A four-LP version was also released. It features various characters from the movie holding up the side numbers on cue cards, modeled after the "Subterranean Homesick Blues" scene from Dylan's 1967 film Dont Look Back.

A number of tracks feature backing by a supergroup called The Million Dollar Bashers, featuring Sonic Youth members Lee Ranaldo and Steve Shelley, Wilco guitarist Nels Cline, Television guitarist Tom Verlaine, Dylan bassist Tony Garnier, guitarist Smokey Hormel and keyboardist John Medeski.

==Track listing==
===Disc One===
1. "All Along the Watchtower" – Eddie Vedder and The Million Dollar Bashers
2. "I'm Not There" – Sonic Youth
3. "Goin' to Acapulco" – Jim James and Calexico
4. "Tombstone Blues" – Richie Havens
5. "Ballad of a Thin Man" – Stephen Malkmus and The Million Dollar Bashers
6. "Stuck Inside of Mobile with the Memphis Blues Again" – Cat Power
7. "Pressing On" – John Doe
8. "4th Time Around" – Yo La Tengo and Buckwheat Zydeco
9. "Dark Eyes" – Iron & Wine and Calexico
10. "Highway 61 Revisited" – Karen O and The Million Dollar Bashers
11. "One More Cup of Coffee" – Roger McGuinn and Calexico
12. "The Lonesome Death of Hattie Carroll" – Mason Jennings
13. "Billy 1" – Los Lobos
14. "Simple Twist of Fate" – Jeff Tweedy
15. "Man in the Long Black Coat" – Mark Lanegan
16. "Señor (Tales of Yankee Power)" – Willie Nelson and Calexico

===Disc Two===
1. "As I Went Out One Morning" – Mira Billotte
2. "Can't Leave Her Behind" - Stephen Malkmus and Lee Ranaldo
3. "Ring Them Bells" – Sufjan Stevens
4. "Just Like a Woman" – Charlotte Gainsbourg and Calexico
5. "Mama You've Been on My Mind" / "A Fraction of Last Thoughts on Woody Guthrie" – Jack Johnson
6. "I Wanna Be Your Lover" - Yo La Tengo
7. "You Ain't Goin' Nowhere" – Glen Hansard and Markéta Irglová
8. "Can You Please Crawl Out Your Window?" – The Hold Steady
9. "Just Like Tom Thumb's Blues" – Ramblin' Jack Elliott
10. "The Wicked Messenger" – The Black Keys
11. "Cold Irons Bound" – Tom Verlaine & The Million Dollar Bashers
12. "The Times They Are a-Changin'" – Mason Jennings
13. "Maggie's Farm" – Stephen Malkmus & The Million Dollar Bashers
14. "When the Ship Comes In" – Marcus Carl Franklin
15. "The Moonshiner" – Bob Forrest
16. "I Dreamed I Saw St.
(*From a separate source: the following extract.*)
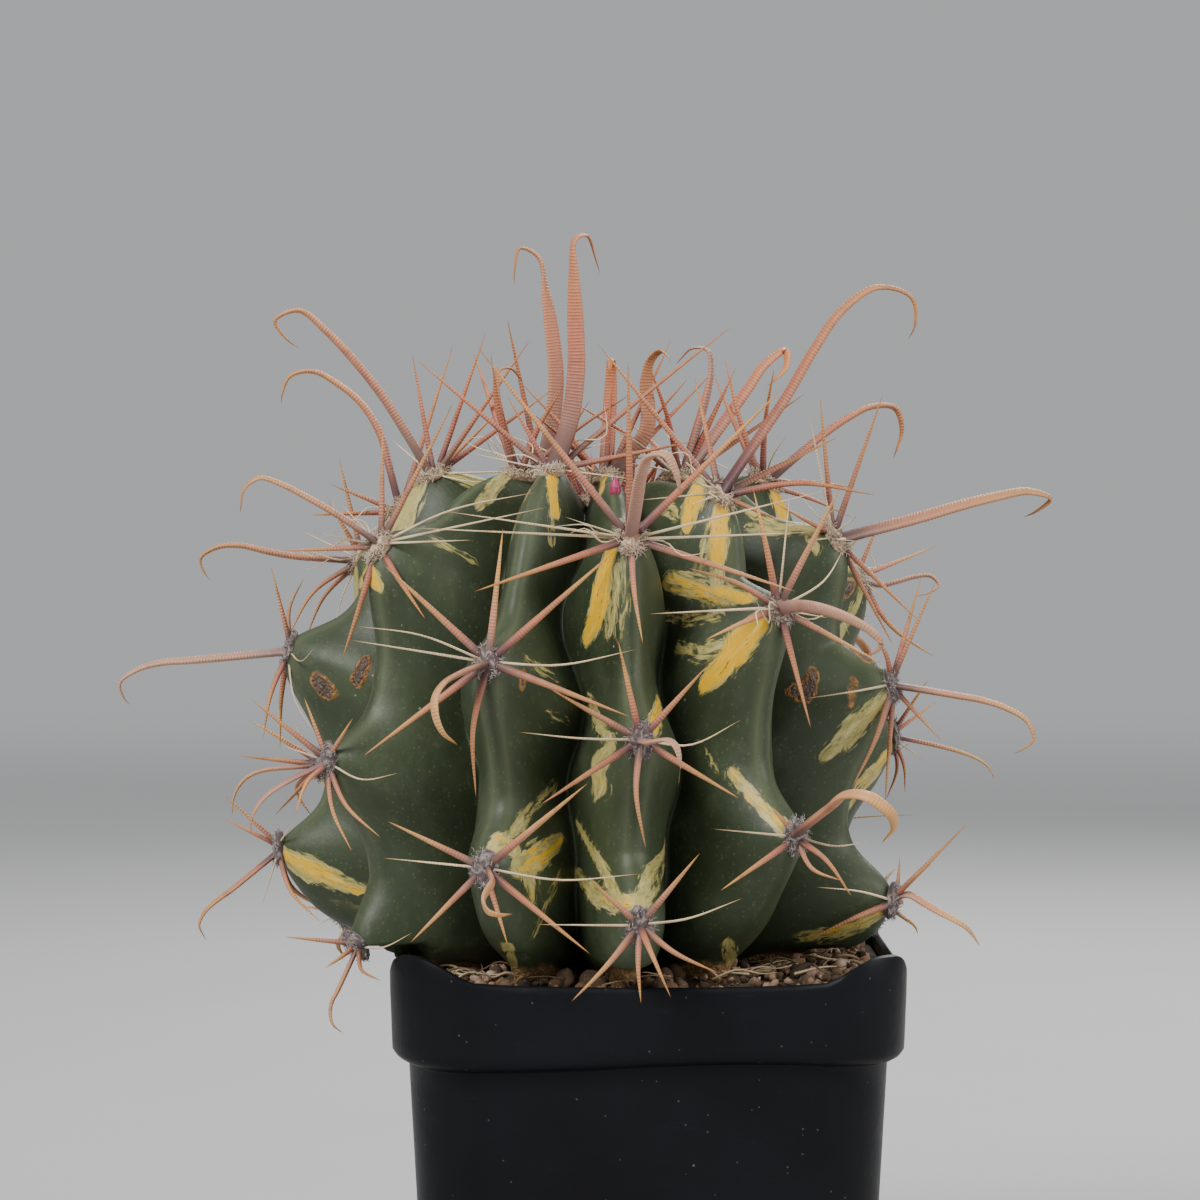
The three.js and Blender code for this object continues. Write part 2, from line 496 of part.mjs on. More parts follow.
// Root and route of every spine, each as a few points along one smooth curve
function spineLines(areole, random) {
  const measured = MEASURED[areole.name];
  const routes = [];
  if (measured) {
    for (const kind of Object.keys(measured)) {
      for (const entry of measured[kind]) {
        const stops = Array.isArray(entry[0]) ? entry : [entry];
        routes.push({ kind, stops: stops.map((stop) => measuredPoint(areole, stop)) });
      }
    }
  }
  const pattern = areole.t > CROWN_STATION ? CROWN_PATTERN : PATTERN;
  for (const item of pattern) {
    const stops = patternRoute(areole, item, random);
    if (!measured) {
      routes.push({ kind: item.kind, stops });
    }
  }
  return routes.map(({ kind, stops }) => {
    const heading = stops[0].clone().sub(areole.place).normalize();
    const spread = heading.clone().addScaledVector(areole.out, -heading.dot(areole.out));
    const root = areole.place.clone().addScaledVector(areole.out, ROOT_DEPTH).addScaledVector(spread, 1.2);
    const curve = new THREE.CatmullRomCurve3([root, ...stops], false, 'centripetal');
    const { steps, crowding } = KINDS[kind];
    const points = Array.from({ length: steps + 1 }, (_, i) => curve.getPointAt(1 - (1 - i / steps) ** crowding));
    return { kind, cluster: areole.name, out: areole.out, points };
  });
}

// Moves a spine aside at one of its points: the root stays, and what is beyond moves along
function nudge(line, index, shift) {
  for (let i = 1; i < line.points.length; i += 1) {
    line.points[i].addScaledVector(shift, Math.min(i / Math.max(index, 1), 1));
  }
}

function widthAt(line, share) {
  return line.fixed ?? KINDS[line.kind].width * (1 - share);
}

function keepApart(a, b) {
  let worst = null;
  for (let i = 0; i < a.points.length - 1; i += 1) {
    for (let j = 0; j < b.points.length - 1; j += 1) {
      const [onA, onB, s, r] = nearestPoints(a.points[i], a.points[i + 1], b.points[j], b.points[j + 1]);
      const shareA = (i + s) / (a.points.length - 1);
      const shareB = (j + r) / (b.points.length - 1);
      const lack = widthAt(a, shareA) + widthAt(b, shareB) + SPINE_GAP - onA.distanceTo(onB);
      if (lack > 0 && (!worst || lack > worst.lack)) {
        worst = { lack, onA, onB, i: i + s, j: j + r };
      }
    }
  }
  if (!worst) {
    return false;
  }
  const apart = worst.onA.clone().sub(worst.onB);
  if (apart.length() < 1e-3) {
    apart.copy(a.out);
  }
  apart.setLength(worst.lack * 0.55);
  if (!a.fixed) {
    nudge(a, worst.i, b.fixed ? apart.clone().multiplyScalar(2) : apart);
  }
  if (!b.fixed) {
    nudge(b, worst.j, apart.clone().multiplyScalar(a.fixed ? -2 : -1));
  }
  return true;
}

// The nearest points of two segments, with their shares along each
function nearestPoints(a, b, c, d) {
  const ab = b.clone().sub(a);
  const cd = d.clone().sub(c);
  const ac = a.clone().sub(c);
  const [aa, cc, mix, e, f] = [ab.dot(ab), cd.dot(cd), ab.dot(cd), ab.dot(ac), cd.dot(ac)];
  const spread = aa * cc - mix * mix;
  let s = spread > 1e-9 ? THREE.MathUtils.clamp((mix * f - e * cc) / spread, 0, 1) : 0;
  const r = THREE.MathUtils.clamp((mix * s + f) / cc, 0, 1);
  s = THREE.MathUtils.clamp((mix * r - e) / aa, 0, 1);
  return [a.clone().addScaledVector(ab, s), c.clone().addScaledVector(cd, r), s, r];
}

// How far a point must move, and which way, to stand clear of the skin
function skinShift(point, need, skin) {
  let nearest = 0;
  let least = Infinity;
  for (let v = 0; v < skin.places.length; v += 1) {
    const distance = point.distanceToSquared(skin.places[v]);
    if (distance < least) {
      least = distance;
      nearest = v;
    }
  }
  const height = point.clone().sub(skin.places[nearest]).dot(skin.normals[nearest]);
  return height < need && least < SKIN_REACH ** 2 ? skin.normals[nearest].clone().multiplyScalar(need - height) : null;
}

// The same for the pot's rim and the grit inside it
function potShift(point, need) {
  const [x, y] = [Math.abs(point.x), Math.abs(point.y)];
  const outward = POT_RIM_HALF + need - Math.max(x, y);
  const corner = Math.min(x, y) > POT_RIM_HALF - 2 * POT_CORNER_RADIUS ? POT_CORNER_RISE : 0;
  const upward = POT_HEIGHT + corner + need - point.z;
  if (outward <= 0 || upward <= 0) {
    return null;
  }
  if (upward < outward) {
    return new THREE.Vector3(0, 0, upward);
  }
  return x > y ? new THREE.Vector3(Math.sign(point.x) * outward, 0, 0)
    : new THREE.Vector3(0, Math.sign(point.y) * outward, 0);
}

function keepOffSkin(line, skin) {
  for (let i = 0; i < line.points.length - 1; i += 1) {
    for (const share of i === 0 ? [0.4, 0.7, 1] : [0.33, 0.67, 1]) {
      const point = line.points[i].clone().lerp(line.points[i + 1], share);
      const along = point.distanceTo(line.points[0]);
      const need = Math.min(SKIN_GAP + widthAt(line, (i + share) / line.points.length), 0.4 + along * 0.12);
      for (const shift of [skinShift(point, need, skin), potShift(point, need)]) {
        if (shift) {
          line.points[i + 1].addScaledVector(shift, 1 / share);
        }
        if (shift && i > 0 && share < 1) {
          line.points[i].add(shift);
        }
      }
    }
  }
}

// Spines of different areoles that would touch are bent clear of each other and of the skin
function settle(lines, areoles, skin) {
  const cushions = areoles.map((areole) => ({
    cluster: areole.name,
    fixed: CUSHION.across,
    out: areole.out,
    points: [-1, 1].map((end) => areole.place.clone().addScaledVector(areole.along, end * 1.3))
  }));
  for (let round = 0; round < 40; round += 1) {
    let moved = false;
    if (round % 4 === 0) {
      lines.forEach((line) => keepOffSkin(line, skin));
    }
    for (let i = 0; i < lines.length; i += 1) {
      const boxA = new THREE.Box3().setFromPoints(lines[i].points).expandByScalar(3);
      for (const other of [...lines.slice(i + 1), ...cushions]) {
        if (other.cluster !== lines[i].cluster && boxA.intersectsBox(new THREE.Box3().setFromPoints(other.points))) {
          moved = keepApart(lines[i], other) || moved;
        }
      }
    }
    if (!moved) {
      break;
    }
  }
}

function spineGeometry({ kind, points, out }) {
  const { width, thickness, sides } = KINDS[kind];
  const first = points[1].clone().sub(points[0]);
  const lastLeg = points[points.length - 1].clone().sub(points[points.length - 2]);
  let flatAxis = new THREE.Vector3().crossVectors(first, lastLeg);
  if (flatAxis.length() < 0.05 * first.length() * lastLeg.length()) {
    flatAxis = new THREE.Vector3().crossVectors(first, out);
  }
  flatAxis.normalize();
  const rings = [];
  for (let i = 0; i < points.length - 1; i += 1) {
    const before = points[Math.max(i - 1, 0)];
    const tangent = points[i + 1].clone().sub(before).normalize();
    const wide = flatAxis.clone().addScaledVector(tangent, -flatAxis.dot(tangent)).normalize();
    const deep = new THREE.Vector3().crossVectors(tangent, wide);
    const taper = 1 - (i / (points.length - 1)) ** (kind === 'hook' ? 2.2 : 1.3);
    const ring = [];
    for (let k = 0; k < sides; k += 1) {
      const angle = (2 * Math.PI * k) / sides;
      ring.push(points[i].clone().addScaledVector(wide, Math.cos(angle) * width * taper)
        .addScaledVector(deep, Math.sin(angle) * thickness * taper));
    }
    rings.push(ring);
  }
  return loft(rings, points[0], points[points.length - 1]);
}

function cushionGeometry({ place, out, side, along }) {
  const pad = new THREE.SphereGeometry(1, 6, 3);
  const frame = new THREE.Matrix4().makeBasis(
    side.clone().multiplyScalar(CUSHION.across),
    out.clone().multiplyScalar(CUSHION.out),
    side.clone().cross(out).multiplyScalar(CUSHION.along)
  );
  pad.applyMatrix4(frame).translate(place.x, place.y, place.z);
  return pad;
}

function clusterGeometry(areole, lines, body) {
  let cluster = toManifold(cushionGeometry(areole));
  for (const line of lines) {
    cluster = cluster.add(toManifold(spineGeometry(line)));
  }
  return toGeometry(cluster.subtract(body));
}

// Materials
const potPlastic = new THREE.MeshStandardMaterial({ color: 0x1b1c20, roughness: 0.55, metalness: 0 });
const grit = new THREE.MeshStandardMaterial({ color: 0x5a4c3f, roughness: 0.95, metalness: 0 });
const skinGreen = new THREE.MeshStandardMaterial({ color: 0x2f4534, roughness: 0.6, metalness: 0 });
const spineHorn = new THREE.MeshStandardMaterial({ color: 0x9a6f5f, roughness: 0.7, metalness: 0 });

const group = new THREE.Group();

function addPiece(name, geometry, material) {
  const mesh = new THREE.Mesh(geometry, material);
  mesh.name = name;
  group.add(mesh);
}

const body = bodyGeometry(BODY_ROWS, RIB_COLUMNS);
const bodyRoom = toManifold(grown(body, CLEARANCE + 0.05));
addPiece('pot', potGeometry(), potPlastic);
addPiece('soil', toGeometry(soilSolid(bodyRoom)), grit);
addPiece('cactus_body', body, skinGreen);

const skinMesh = bodyGeometry(SKIN_SAMPLES.rows, SKIN_SAMPLES.columns);
skinMesh.computeVertexNormals();
const vectors = (attribute) => Array.from({ length: attribute.count }, (_, i) =>
  new THREE.Vector3().fromBufferAttribute(attribute, i));
const skin = { places: vectors(skinMesh.attributes.position), normals: vectors(skinMesh.attributes.normal) };

const random = seeded(20417);
const areoles = ribNames.flatMap((rib) => AREOLES[rib].map((_, order) => areoleFrame(rib, order)));
const lines = areoles.flatMap((areole) => spineLines(areole, random));
settle(lines, areoles, skin);
for (const areole of areoles) {
  const own = lines.filter((line) => line.cluster === areole.name);
  addPiece(`spines_${areole.name}`, clusterGeometry(areole, own, bodyRoom), spineHorn);
}

export default group;
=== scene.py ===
"""The looks of a potted, variegated fishhook barrel cactus.

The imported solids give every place. Over them this script grows the ribbed skin with its cream and
yellow marks, scars and corky feet, the ringed horny spines, the wool, the dry grit and the pot.
Lengths are in millimetres until a mesh is made.
"""

import math
import random

import bmesh
import bpy
import numpy as np
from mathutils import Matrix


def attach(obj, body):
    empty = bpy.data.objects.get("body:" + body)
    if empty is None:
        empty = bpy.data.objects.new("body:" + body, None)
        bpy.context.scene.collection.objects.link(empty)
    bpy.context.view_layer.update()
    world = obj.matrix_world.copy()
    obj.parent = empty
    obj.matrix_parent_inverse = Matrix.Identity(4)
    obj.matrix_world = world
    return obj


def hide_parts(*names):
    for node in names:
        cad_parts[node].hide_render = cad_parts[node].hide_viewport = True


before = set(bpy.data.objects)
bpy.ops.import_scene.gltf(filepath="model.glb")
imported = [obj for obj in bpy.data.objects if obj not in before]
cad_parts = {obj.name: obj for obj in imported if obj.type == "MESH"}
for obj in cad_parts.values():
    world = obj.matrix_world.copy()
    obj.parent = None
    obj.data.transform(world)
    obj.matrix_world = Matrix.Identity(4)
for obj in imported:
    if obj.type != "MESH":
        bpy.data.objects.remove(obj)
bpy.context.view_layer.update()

MM = 0.001
chance = random.Random(2041)

# Pot and grit
POT_HEIGHT = 100
RIM_HALF = 56
NECK_HALF = 52.2
BASE_HALF = 48.2
BAND_BOTTOM = 81
CORNER_RADIUS = 15
CORNER_RISE = 4.5
RIM_SAG = 2.0
WALL = 1.6
POT_FLOOR = 2
DRAIN_RADIUS = 4
DRAIN_OFFSET = 27
SOIL_TOP = 97.5
BAND_SETBACK = 0.2
GRIT_GAP = 0.3
GRIT_SINK = 0.8
GRIT_REACH = 51.5
GRIT_ROOM = 52.6
INNER_CORNER = 38.5
CORNER_ROOM = 13.6
STRAWS = 90
# Mean radius of the stones, its spread, how many are strewn, and how finely each is made
STONES = [(2.6, 0.8, 70, 2), (1.5, 0.5, 620, 2), (0.8, 0.3, 1500, 1)]

# Plant
PLANT_X = -12
BODY_CENTRE = np.array([PLANT_X, 0, 150.0])
RIBS = "ADGHIJKFECB"
AZIMUTHS = np.array([8, 37, 70, 104, 137, 172, 208, 244, 274, 307, 341.5])
CREST = [(46.5, 84), (47, 90), (47.5, 96), (49, 101), (54, 106), (58.5, 113), (59.8, 126), (60, 148),
         (57, 168), (50.5, 185), (42, 197), (33, 203.5), (23, 205.5), (12, 203), (4, 200.5)]
GROOVE = [(19, 84), (22, 90), (25, 96), (30, 102), (36, 109), (40, 117), (42, 128), (42.5, 148),
          (41, 166), (37, 179), (31, 188.5), (24, 194), (16, 197.5), (9, 199), (3, 199.5)]
SKIN_ROWS = 230
RIB_COLUMNS = 34
TUBERCLE_HEIGHT = 11.5
TUBERCLE_HALF_WIDTH = 9
TUBERCLE_ABOVE = 7.5
TUBERCLE_CHIN = 14
RIM_MARGIN = 7
FOOT_SIDE_ROOM = 40
FOOT_FRONT_ROOM = 46.5
FOOT_TOP = 101
BULGE_BOTTOM = 108
STROKE_SOFTNESS = 1.5
FINEST_STROKE = 1.5
GROOVE_SWAY = 0.16
GROOVE_SWAY_REACH = 15
CREST_KEEL = 0.9
RIM_CLEARANCE = 0.8
MEAN_RIB_ANGLE = 33
MEAN_RIB_RADIUS = 55
GROOVE_FOOT = 31
RIB_FOOT = 14
CROWN_TOP = np.array([PLANT_X, 0, 200.5])
CROWN_SPINES = 46
CROWN_CUSHIONS = 9
BUD_FOOT = np.array([-7.2, -35, 202.2])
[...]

Augustine" – John Doe
17. "Knockin' on Heaven's Door" – Antony and the Johnsons
18. "I'm Not There" – Bob Dylan and The Band - recording from 1967

===iTunes bonus tracks===
1. "Main Title Theme (Billy)" – Calexico
2. "One Too Many Mornings" – Joe Henry
3. "What Kind of Friend Is This" – Lee Ranaldo and Stephen Malkmus
4. "Bunkhouse Theme" – Calexico

==Critical reception==

John Doe's version of "Pressing On" was ranked #52 by Rolling Stone on their 100 Best Songs of 2007 list, while Sonic Youth's cover of "I'm Not There" was ranked at #83 by Pitchfork Media on their Top 100 Tracks of 2007.

Professional ratings
Review scores
| Source | Rating |
| Allmusic |  |
| Pitchfork Media | (8.0/10) |
| Rolling Stone |  |
| Uncut |  |

==Notes==
The song "I'm Not There" was itself written in 1967 during a recording session with The Band known as The Basement Tapes. The song was part of the bootleg copies that circulated amongst Dylan fans for a number of years and when The Basement Tapes were released officially, the song, among others were not included. Because of the source material and that Dylan has never been captured playing the song in concert, the lyrics are something of a mystery.

"Ballad of Hollis Brown," covered by The Stooges, plays while Jude Quinn writes songs, but is not included on the soundtrack.